Lightmatter DWDM CPO: Enabling 100Tb/s+ Optical Engines

The demand for extreme-scale computing, intensified by the push toward increasingly capable AI systems, is driving the need for major advances in compute density and interconnect bandwidth. Co-packaged optics (CPO) offers a compelling path forward by closely integrating electronic compute elements with high-density photonic interconnects. At Lightmatter our Passage platform is addressing this need through optical engines with an order of magnitude more escape bandwidth than currently possible.

 

NES Talks

Date: Wednesday, Oct. 22nd, 2025

Location: PHO (8 St. Mary’s St)

Speaker

Daniel Shahar is a sixth-year Ph.D. candidate in the High-Dimensional Photonics Laboratory at Boston University, where he conducts research under the supervision of Dr. Siddharth Ramachandran.
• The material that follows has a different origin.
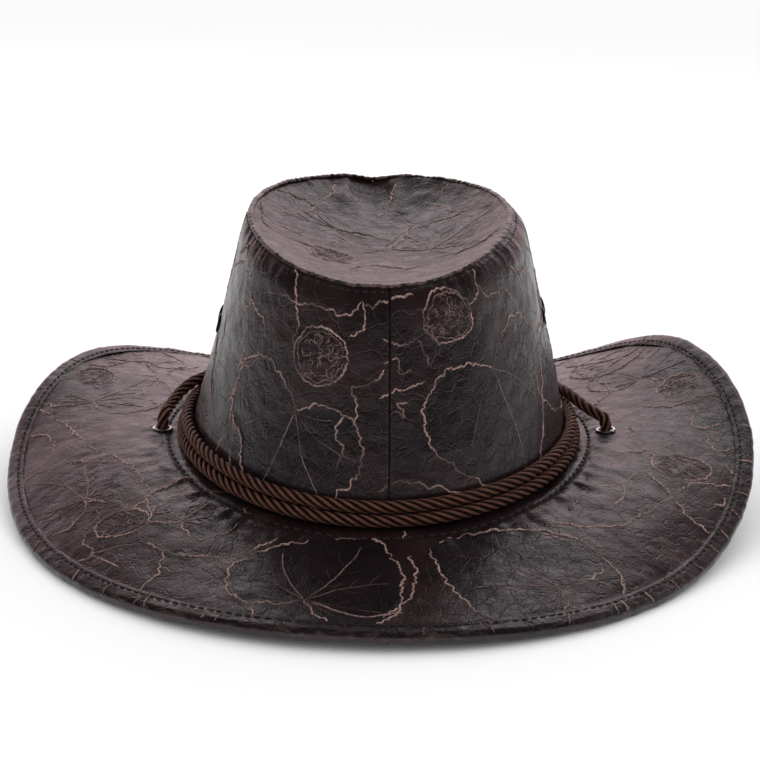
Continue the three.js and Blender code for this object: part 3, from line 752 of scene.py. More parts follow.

He was awarded the NSF Graduate Research Fellowship in 2022. In 2020, he earned B.S. degrees in Physics, Mathematics, and Electrical Engineering from the University of Florida.

Abstract

Shahar’s work investigates the generation of high-dimensional OAM states in multimode ring-core fibers (RCFs) using intermodal spontaneous four-wave mixing (SFWM). The stability and scalability of OAM propagation in RCFs are analyzed, followed by the principles of SFWM between guided modes. A versatile inverse-design algorithm enables complete control over the amplitude and phase of the pump field, supporting arbitrary OAM superpositions and processing of the generated states. The spectral correlations of the emitted photon pairs, described by the joint spectral amplitude (JSA), are shown to depend on mode selection and can be tuned nondestructively from correlated to uncorrelated to anti-correlated distributions. High single-photon performance is demonstrated with heralded second-order correlations below 0.005 and coincidence-to-accidental ratios above 4000, which to the best of current knowledge represent the highest values reported for fiber-based systems using avalanche photodetectors. Furthermore, through enforcement of JSA overlap, OAM correlations spanning 15 transverse dimensions in fiber are identified, each maintaining high single-photon performance. This result establishes a foundation for fiber-based high-dimensional transverse-mode entanglement and outlines a scalable pathway toward quantum networks.